Field implementation, however, often required modification of surveyed alignments. Conditions encountered during construction—including excavation limits, drainage, and material stability—led to adjustments that exposed tensions between design assumptions and constructability. These issues were evident in works such as the approaches to Parr's Ridge, the Deep Cut, and the Harpers Ferry crossing, where construction difficulties prompted revisions to earlier plans.

This arrangement is reflected in the work of superintendent of construction Caspar W. Wever, whose responsibilities included contractor coordination, material procurement, and implementation of Board-approved alignments and construction plans in the field. Although the Board established engineering policy and approved designs, practical execution depended on the superintendent adapting those plans to field conditions through contractors. Wever's experience indicates how difficult it could be to maintain a strict separation between engineering planning and construction management during large-scale railroad works.

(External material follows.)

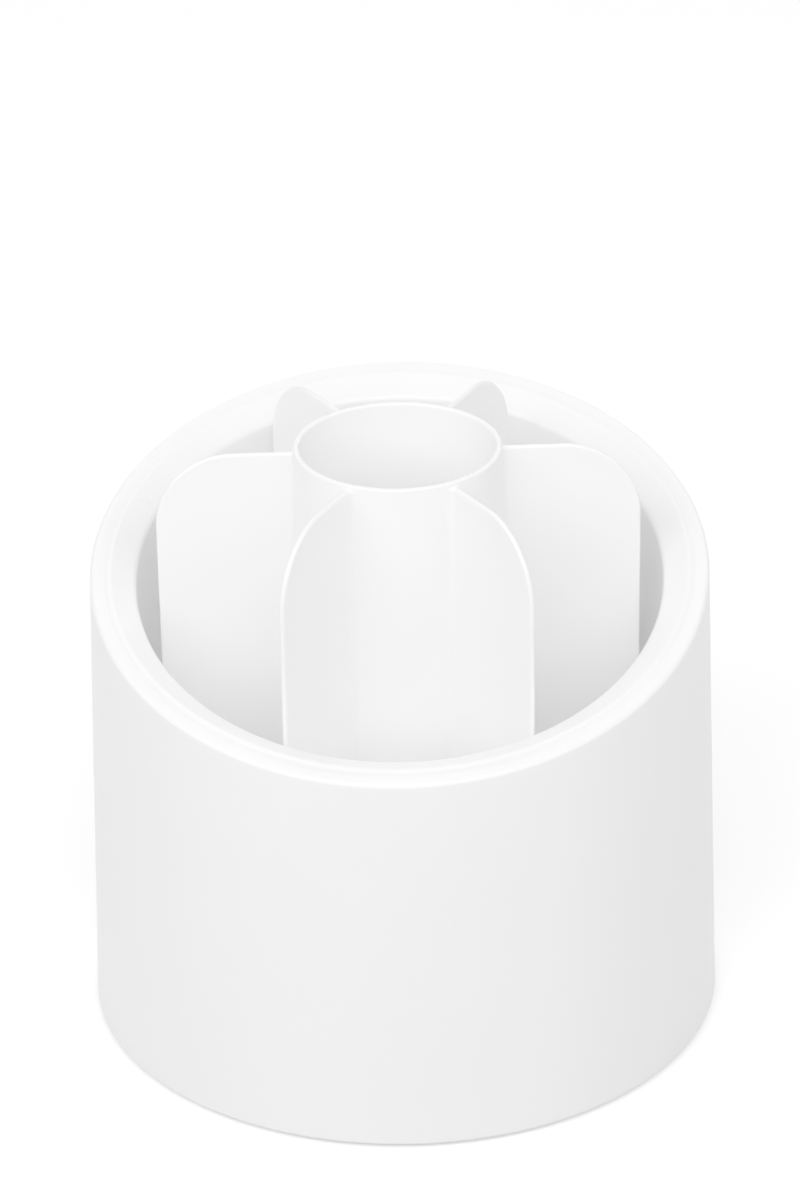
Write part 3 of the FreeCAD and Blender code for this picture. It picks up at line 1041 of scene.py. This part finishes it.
@dataclass
class StarDivider:
    """Centre tube with upright fins, in one moulding. Sizes are in millimetres.

    Attributes:
        workshop: Dresses the piece.
        tube_radius: Outer radius of the tube.
        tube_wall: Thickness of its wall at the top.
        tube_thickening: How much thicker the wall is at the foot.
        edge_round: Rounding of the tube's top edge.
        fin_count: Number of fins.
        fin_reach: Distance from the axis to a fin's outer edge.
        fin_half: Half of a fin's thickness.
        fin_step_down: How far the fins end below the tube's top.
        fin_corner: Radius of a fin's upper corner.
        foot_corner: Radius of a fin's lower corner.
        root_fillet: Fillet between fin and tube.
        turned: Degrees that the loose divider stands round from square.
        tube_steps: Steps round the tube from one fin to the next.
        fillet_steps: Steps round a fillet.
        tip_steps: Steps round a fin's outer edge.
        corner_steps: Steps up a fin's upper corner.
        foot_steps: Steps up a fin's lower corner.
        middle_steps: Steps up between the corners.
        edge_steps: Steps up a fin's rounded top edge.
        edge_clear: Room that the last corner step leaves, as a share of the half thickness.
        side_shares: Places of the points along a fin's side.
    """

    workshop: Workshop
    tube_radius: float = 20.2
    tube_wall: float = 1.2
    tube_thickening: float = 0.4
    edge_round: float = 0.4
    fin_count: int = 6
    fin_reach: float = 47.12
    fin_half: float = 0.55
    fin_step_down: float = 0.8
    fin_corner: float = 15.0
    foot_corner: float = 2.0
    root_fillet: float = 1.2
    turned: float = 3.0
    tube_steps: int = 20
    fillet_steps: int = 6
    tip_steps: int = 12
    corner_steps: int = 26
    foot_steps: int = 6
    middle_steps: int = 6
    edge_steps: int = 7
    edge_clear: float = 1.15
    side_shares: tuple[float, ...] = (0.02, 0.25, 0.5, 0.75, 0.98)

    def __post_init__(self) -> None:
        """Take the heights from the frame."""
        low, high = in_millimetres("divider")
        self.foot = low.z
        self.tube_top = high.z
        self.fin_top = self.tube_top - self.fin_step_down
        self.foot_bore = self.tube_radius - self.tube_wall - self.tube_thickening
        self.corner_out = self.fin_reach - self.fin_corner
        self.corner_up = self.fin_top - self.fin_corner

    def half_at(self, up: float) -> float:
        """Half thickness of a fin at a height; its top edge is a half round."""
        into_edge = max(0.0, up - (self.fin_top - self.fin_half))
        return math.sqrt(max(0.0, self.fin_half ** 2 - into_edge ** 2))

    def reach_at(self, up: float, aside: float) -> float:
        """How far out a fin reaches at a height and a distance from its middle plane.

        Args:
            up: The height.
            aside: Distance from the middle plane.

        Returns:
            The distance from the axis.
        """
        inset = self.fin_half - math.sqrt(max(0.0, self.fin_half ** 2 - aside ** 2))
        if up > self.corner_up:
            corner, away = self.fin_corner, up - self.corner_up
        else:
            corner, away = self.foot_corner, max(0.0, self.foot + self.foot_corner - up)
        depth = math.sqrt(max(0.0, (corner - inset) ** 2 - away ** 2))
        return self.fin_reach - corner + depth

    def half_fin(self, up: float) -> tuple[list[SectionPoint], float]:
        """One side of a fin at a height, from the tube to the middle of its outer edge.

        Args:
            up: The height.

        Returns:
            The points with +Y aside and the angle in radians at which they leave the tube.
        """
        half = self.half_at(up)
        fillet = self.root_fillet * half / self.fin_half
        centre_y = half + fillet
        centre_x = math.sqrt((self.tube_radius + fillet) ** 2 - centre_y ** 2)
        leaving = math.atan2(centre_y, centre_x)
        points = []
        start = leaving - math.pi
        for step in range(self.fillet_steps + 1):
            angle = start + (-math.pi / 2 - start) * step / self.fillet_steps
            points.append((centre_x + fillet * math.cos(angle),
                           centre_y + fillet * math.sin(angle)))
        side_end = self.reach_at(up, half)
        for share in self.side_shares:
            points.append((centre_x + (side_end - centre_x) * share, half))
        for step in range(self.tip_steps // 2 + 1):
            aside = half * math.cos(math.pi * step / self.tip_steps)
            points.append((self.reach_at(up, aside), aside))
        return points, leaving

    def level(self, up: float) -> list[Point]:
        """The whole outline at a height, fins and tube, as one closed row.

        Args:
            up: The height.

        Returns:
            The points of the row.
        """
        side, leaving = self.half_fin(up)
        outline = side[:-1] + [(out, -aside) for out, aside in reversed(side)]
        outline.reverse()
        row = []
        sector = 2 * math.pi / self.fin_count
        for index in range(self.fin_count):
            turn = math.radians(self.turned) + index * sector
            for out, aside in outline:
                row.append((out * math.cos(turn) - aside * math.sin(turn),
                            out * math.sin(turn) + aside * math.cos(turn), up))
            for step in range(1, self.tube_steps):
                angle = turn + leaving + (sector - 2 * leaving) * step / self.tube_steps
                row.append((self.tube_radius * math.cos(angle),
                            self.tube_radius * math.sin(angle), up))
        return row

    def levels(self) -> list[float]:
        """Heights of the rows, close together where the outline bends.

        Returns:
            The heights, upwards.
        """
        quarter = math.pi / 2
        heights = [self.foot + self.foot_corner * (1 - math.cos(quarter * step / self.foot_steps))
                   for step in range(self.foot_steps + 1)]
        low, high = heights[-1], self.corner_up
        heights += [low + (high - low) * step / self.middle_steps
                    for step in range(1, self.middle_steps)]
        for step in range(self.corner_steps + 1):
            up = high + self.fin_corner * math.sin(quarter * step / self.corner_steps)
            if up < self.fin_top - self.edge_clear * self.fin_half:
                heights.append(up)
        heights += [self.fin_top - self.fin_half * (1 - math.sin(quarter * step / self.edge_steps))
                    for step in range(self.edge_steps + 1)]
        return heights

    def tube_row(self, radius: float, up: float) -> list[Point]:
        """A level circle with its points above those of the outline.

        Args:
            radius: Radius of the circle.
            up: Its height.

        Returns:
            The points of the circle.
        """
        count = self.fin_count * self.tube_steps
        row = []
        for index in range(count):
            angle = math.radians(self.turned) + 2 * math.pi * index / count
            row.append((radius * math.cos(angle), radius * math.sin(angle), up))
        return row

    def build(self) -> None:
        """Make and dress the divider."""
        draft = MeshDraft()
        draft.add_grid([self.level(up) for up in self.levels()], wrap_rows=False,
                       wrap_columns=True)
        bore = self.tube_radius - self.tube_wall
        corners = [
            Corner(self.tube_radius, self.fin_top),
            Corner(self.tube_radius, self.tube_top, self.edge_round, steps=5),
            Corner(bore, self.tube_top, self.edge_round, steps=5),
            Corner(self.foot_bore, self.foot),
        ]
        rows = [self.tube_row(out, up) for out, up in soften(corners, closed=False)]
        draft.add_grid(rows, wrap_rows=False, wrap_columns=True)
        piece = draft.to_object("star_divider", cap_height=self.foot)
        self.workshop.dress_new(piece, Slot.DIVIDER, Body.DIVIDER, "divider")


# ---- Turning base ------------------------------------------------------------------------------

@dataclass
class TurningBase:
    """Plates, ball ring, pivot and foot pads, which keep the frame's meshes.

    Attributes:
        workshop: Dresses the pieces.
    """

    workshop: Workshop

    def dress(self) -> None:
        """Give every node of the turning base its finish."""
        finishes = {"rotor_plate": Slot.BASE, "rotor_screws": Slot.SCREW, "base_plate": Slot.BASE,
                    "ball_cage": Slot.CAGE, "pivot_washer": Slot.SCREW, "pivot_screw": Slot.SCREW}
        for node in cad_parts:
            if node.startswith("bearing_ball"):
                finishes[node] = Slot.BALL
            if node.startswith("foot_pad"):
                finishes[node] = Slot.PAD
        for node, slot in finishes.items():
            self.workshop.dress_node(node, slot)


# ---- Studio ------------------------------------------------------------------------------------

@dataclass(frozen=True)
class SoftBox:
    """A soft square lamp.

    Attributes:
        name: Name of the lamp.
        place: Where it hangs, in metres.
        power: Power in watts.
        side: Length of its side in metres.
    """

    name: str
    place: Point
    power: float
    side: float = 1.0

    def hang(self, aim: Vector) -> None:
        """Make the lamp and turn it to a place.

        Args:
            aim: The place, in metres.
        """
        data = bpy.data.lights.new(self.name, "AREA")
        data.shape = "SQUARE"
        data.size = self.side
        data.energy = self.power
        lamp = bpy.data.objects.new(self.name, data)
        lamp.location = self.place
        lamp.rotation_euler = (aim - Vector(self.place)).to_track_quat("-Z", "Y").to_euler()
        bpy.context.scene.collection.objects.link(lamp)
        LOG.info("lamp %s, %.1f W", self.name, self.power)


LAMPS = (
    SoftBox("front", (0.0, -1.39, 0.86), 4.9),
    SoftBox("front_high", (0.0, -0.92, 1.37), 7.2),
    SoftBox("left_front", (-0.93, -0.93, 0.98), 7.4),
    SoftBox("right_front", (0.93, -0.93, 0.98), 4.4),
    SoftBox("left", (-1.45, 0.0, 0.74), 3.1),
    SoftBox("right", (1.45, 0.0, 0.74), 3.3),
    SoftBox("back", (0.0, 1.23, 1.09), 4.5),
)


@dataclass
class Studio:
    """Pale floor, soft light and the camera.

    Attributes:
        elevation: Degrees that the camera looks down.
        azimuth: Degrees that it stands round from -Y towards +X.
        roll: Degrees that the picture is turned.
        aim_height: Height in millimetres of the place that it looks at.
        distance: Distance in millimetres from that place.
        lens: Focal length in millimetres.
        film_height: Height of the film in millimetres.
        sight: Nearest and furthest distance that is seen, in metres.
        floor_side: Length of the floor's side in metres.
        floor_white: How white the floor is where it is seen.
        floor_roughness: Roughness of the floor.
        floor_glow: Light that the seen floor adds of its own round the object.
        floor_near: Distance in metres from the object up to which the lamps light the floor.
        floor_far: Distance in metres from which the seen floor is white by its own light.
        floor_bounce: How white the floor is for the light that it throws on the object.
        world_strength: Light that the white surroundings throw on the object.
        lamp_aim: Height in metres of the place that the lamps are turned to.
        curve: Softness of the picture's tone curve.
        bounces: Times that light may bounce between the white walls.
    """

    elevation: float = 27.08
    azimuth: float = 1.2
    roll: float = -0.974
    aim_height: float = 87.5
    distance: float = 898.4
    lens: float = 138.64
    film_height: float = 36.0
    sight: tuple[float, float] = (0.01, 50.0)
    floor_side: float = 8.0
    floor_white: float = 0.93
    floor_roughness: float = 0.8
    floor_glow: float = 0.28
    floor_near: float = 0.65
    floor_far: float = 1.6
    floor_bounce: float = 0.35
    world_strength: float = 0.22
    lamp_aim: float = 0.06
    curve: float = 1.8
    bounces: int = 16

    def lay_floor(self) -> None:
        """Lay the pale floor, which is seen white and throws back less light than it shows."""
        mesh = bpy.data.meshes.new("studio_floor")
        half = self.floor_side / 2
        mesh.from_pydata([(-half, -half, 0), (half, -half, 0), (half, half, 0), (-half, half, 0)],
                         [], [(0, 1, 2, 3)])
        floor = bpy.data.objects.new("studio_floor", mesh)
        bpy.context.scene.collection.objects.link(floor)
        material, wiring, seen = start_material("pale_floor")
        seen.inputs["Base Color"].default_value = with_alpha((self.floor_white,) * 3)
        seen.inputs["Roughness"].default_value = self.floor_roughness
        seen.inputs["Emission Color"].default_value = with_alpha((1.0, 1.0, 1.0))
        place = wiring.add("ShaderNodeNewGeometry").outputs["Position"]
        away = wiring.add("ShaderNodeVectorMath", {"operation": "LENGTH"})
        wiring.feed(away.inputs[0], place)
        glow = wiring.span(away.outputs["Value"], self.floor_near, self.floor_far,
                           to_low=self.floor_glow)
        wiring.feed(seen.inputs["Emission Strength"], glow)
        bounce = wiring.add("ShaderNodeBsdfDiffuse")
        bounce.inputs["Color"].default_value = with_alpha((self.floor_bounce,) * 3)
        path = wiring.add("ShaderNodeLightPath").outputs
        direct = wiring.maths("MAXIMUM", path["Is Camera Ray"], path["Is Glossy Ray"])
        mixed = wiring.add("ShaderNodeMixShader")
        wiring.feed(mixed.inputs[0], direct)
        wiring.feed(mixed.inputs[1], bounce.outputs["BSDF"])
        wiring.feed(mixed.inputs[2], seen.outputs["BSDF"])
        end = next(node for node in material.node_tree.nodes if node.type == "OUTPUT_MATERIAL")
        wiring.feed(end.inputs["Surface"], mixed.outputs["Shader"])
        mesh.materials.append(material)

    def light(self) -> None:
        """Set the white surroundings and hang the lamps."""
        scene = bpy.context.scene
        world = bpy.data.worlds.new("studio_world")
        world.use_nodes = True
        background = world.node_tree.nodes["Background"]
        background.inputs["Color"].default_value = (1.0, 1.0, 1.0, 1.0)
        wiring = Wiring(world.node_tree)
        direct = wiring.add("ShaderNodeLightPath").outputs["Is Camera Ray"]
        wiring.feed(background.inputs["Strength"],
                    wiring.span(direct, low=0.0, high=1.0, to_low=self.world_strength))
        scene.world = world
        scene.view_settings.view_transform = "Standard"
        scene.view_settings.gamma = self.curve
        scene.cycles.max_bounces = 2 * self.bounces
        scene.cycles.diffuse_bounces = self.bounces
        for lamp in LAMPS:
            lamp.hang(Vector((0.0, 0.0, self.lamp_aim)))

    def set_camera(self) -> None:
        """Stand the camera."""
        rise = math.radians(self.elevation)
        round_to = math.radians(self.azimuth)
        back = Vector((math.sin(round_to) * math.cos(rise), -math.cos(round_to) * math.cos(rise),
                       math.sin(rise)))
        right = Vector((math.cos(round_to), math.sin(round_to), 0.0))
        up = back.cross(right)
        roll = math.radians(self.roll)
        axis_x = right * math.cos(roll) + up * math.sin(roll)
        axis_y = up * math.cos(roll) - right * math.sin(roll)
        data = bpy.data.cameras.new("camera")
        data.sensor_fit = "VERTICAL"
        data.sensor_height = self.film_height
        data.lens = self.lens
        data.clip_start, data.clip_end = self.sight
        camera = bpy.data.objects.new("camera", data)
        place = Vector((0.0, 0.0, self.aim_height)) + back * self.distance
        turned = Matrix((axis_x, axis_y, back)).transposed().to_4x4()
        camera.matrix_world = Matrix.Translation(place * MILLIMETRE) @ turned
        bpy.context.scene.collection.objects.link(camera)
        bpy.context.scene.camera = camera

    def set_up(self) -> None:
        """Set up floor, light and camera."""
        self.lay_floor()
        self.light()
        self.set_camera()


def main() -> None:
    """Build the pot, the divider and the base, and set up the studio."""
    logging.basicConfig(level=logging.INFO, format="%(name)s: %(message)s")
    workshop = Workshop()
    pot = PotBody(workshop)
    divider = StarDivider(workshop)
    pot.build(hub_radius=divider.foot_bore - pot.slip_fit)
    divider.build()
    TurningBase(workshop).dress()
    Studio().set_up()


if __name__ == "__main__":
    main()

=== Conflict and limitations ===

Several aspects of the Board's structure generated conflict and administrative ambiguity. The equal authority of Long and Knight provided no automatic mechanism for resolving disagreements between them, while the presence of the company's president on both the Board of Engineers and the board of directors blurred distinctions between engineering and managerial authority.

The position of superintendent of construction became a particular point of tension. Caspar W. Wever, appointed to that role, sought greater autonomy over construction decisions, including authority to adjust routes and control contracts. Under the Board structure, however, such requests required review by the engineers themselves, reinforcing the separation between engineering design authority and field execution.

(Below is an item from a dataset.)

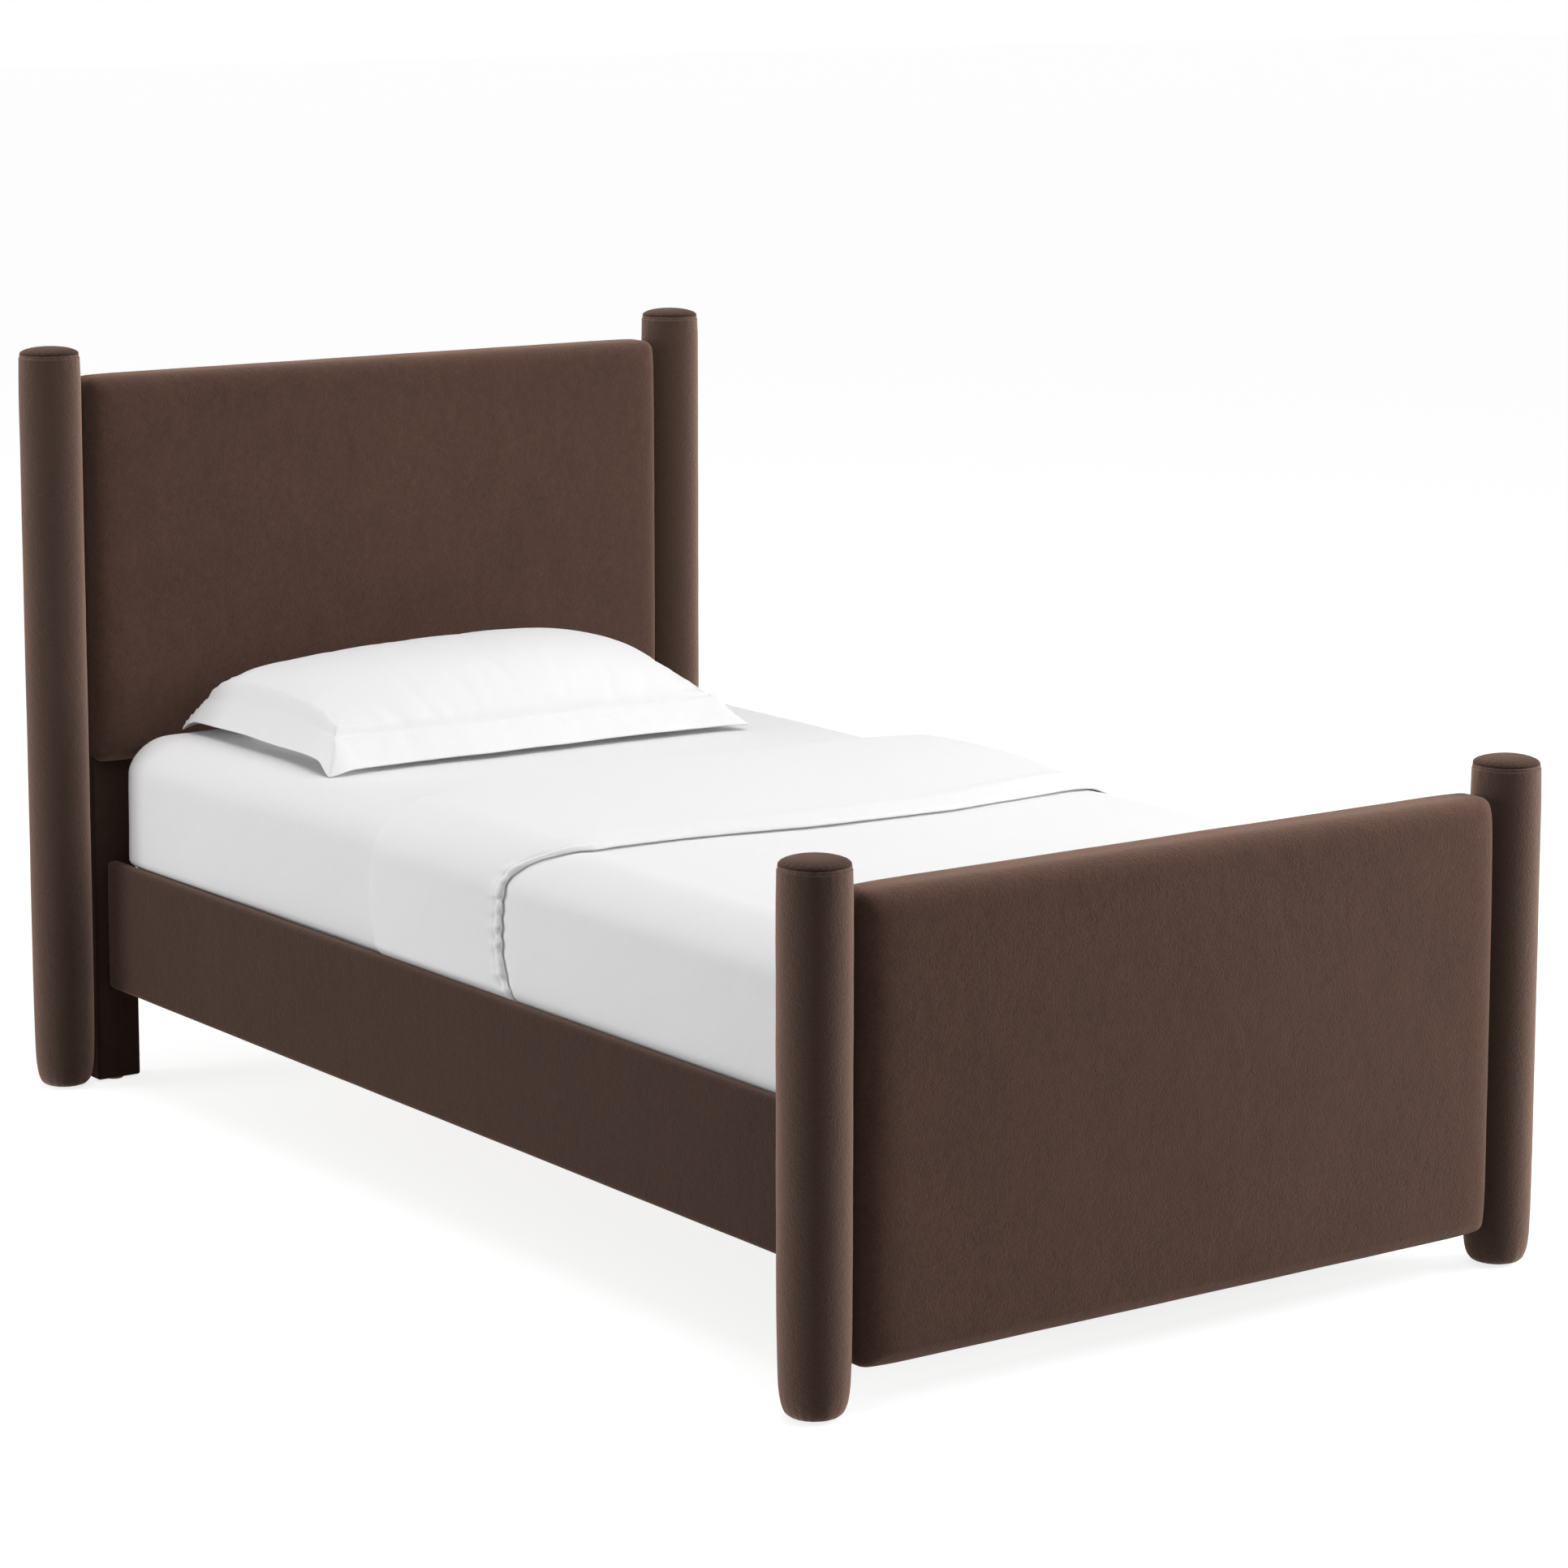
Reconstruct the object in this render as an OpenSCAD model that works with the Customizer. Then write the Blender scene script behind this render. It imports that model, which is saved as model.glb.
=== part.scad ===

Dilts identified these overlapping responsibilities and divided lines of authority as contributing to delays, cost overruns, and revisions during the railroad's early construction period.

=== Comparative assessment ===

Historians including Daniel H. Calhoun have described the Baltimore and Ohio Railroad's Board of Engineers as combining practices associated with earlier internal-improvement administration with forms of centralized engineering supervision that later became more common on American railroads. Its structure reflected both military engineering traditions and the contractual construction practices inherited from canals, turnpikes, and the National Road. Although the system strengthened engineering review and route planning, it also exposed the practical difficulties of separating engineering policy from construction management during large-scale railroad construction.

=== Legacy ===

The Board of Engineers established the initial engineering framework for the Baltimore and Ohio Railroad, including its surveying practices and route selection methods. Historians including Daniel H. Calhoun have argued that the Board's separation of engineering authority from construction management revealed the difficulties of coordinating design and construction in large infrastructure projects and contributed to the later development of more integrated forms of railroad engineering administration.

Major works such as the Harpers Ferry crossing generated disputes over construction quality, contractor performance, and engineering responsibility within the Board system. Problems associated with the bridge foundations, subsequent investigations into contractor Charles Wilson's masonry work, and later interventions by Benjamin Henry Latrobe II generated disputes over responsibility between the Board, the superintendent of construction, and contractors in the field. Although the Board itself had been dissolved by 1830, the divided structure of engineering and construction authority persisted under evolving administrative arrangements during the 1830s and formed part of the broader circumstances surrounding Caspar W. Wever's resignation in 1836. By 1837, the appointment of Latrobe as chief engineer consolidated engineering policy and construction supervision under a single officer with broader authority over both design and execution.